Mexico has indicated it would leave, while Canada hasn't been so explicit
WASHINGTON—If Donald Trump attempts the proverbial gun-to-the-temple negotiating strategy on NAFTA, how should America’s neighbours respond: Keep sitting there, or walk away from the bargaining table?
It’s a question the other North American countries are grappling with.
That’s because the US president is increasingly explicit in suggesting he might pull the trigger on the formal NAFTA withdrawal process to frighten the other countries into making concessions during negotiations.
Trump made some of his clearest remarks yet August 30 on the idea.
He suggested he might start the withdrawal process not necessarily to end NAFTA, but to strengthen his negotiating leverage.
“We’re working right now on NAFTA, the horrible, terrible NAFTA,” Trump told an audience in Missouri.
“We’ve got to change this deal.

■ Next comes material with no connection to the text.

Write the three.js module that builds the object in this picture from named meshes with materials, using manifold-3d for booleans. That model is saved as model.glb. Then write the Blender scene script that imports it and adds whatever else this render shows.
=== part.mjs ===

And hopefully we can renegotiate it, but if we can’t, we’ll terminate it and we’ll start all over again with a real deal.”

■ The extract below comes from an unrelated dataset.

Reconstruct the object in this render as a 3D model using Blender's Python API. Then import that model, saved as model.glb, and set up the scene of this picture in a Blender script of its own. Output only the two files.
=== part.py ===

That remark about terminating and starting over was an apparent reference to Article 2205. That’s the clause in NAFTA where one country can serve notice of its intent to withdraw, after a minimum six-month waiting period.
Such a move wouldn’t necessarily mean the end of NAFTA. At the end of the six-month period, the president could still choose to remain in the agreement. Furthermore, even if he did choose to withdraw, what would likely follow are complex legal battles where lawmakers and industry would argue that the agreement remains largely intact, unless the U.S. Congress passes a law rescinding it.
Still, a withdrawal notice would present the other countries with a mammoth dilemma—about whether to stay or go.
Mexico has indicated it would leave. Canada hasn’t been that explicit.
The southernmost partner drew its line in the sand August 30. A high-level Mexican cabinet delegation left for meetings in Washington, and made its position clear when asked whether it would keep negotiating under the threat of withdrawal under Article 2205.
“No,” said Mexican Foreign Minister Luis Videgaray, as quoted in several Spanish-language media reports.
“We do not believe it would be the correct path or a viable path, describing the agreement as terminated right as we’re in the process of renegotiation.”
He made those remarks after a meeting with US Secretary of State Rex Tillerson.
Canadians aren’t going that far.
The Canadian government says it’s focused on the negotiations and looks forward to the next round, which starts Friday in Mexico City.
Its response Wednesday, in a statement from Foreign Affairs Minister Chrystia Freeland’s spokesman Adam Austen was: “As we stated at the conclusion of the first round of talks, we are committed to upgrading NAFTA and establishing 21st century standards supporting middle class jobs to the benefit of Canada, the United States, and Mexico.”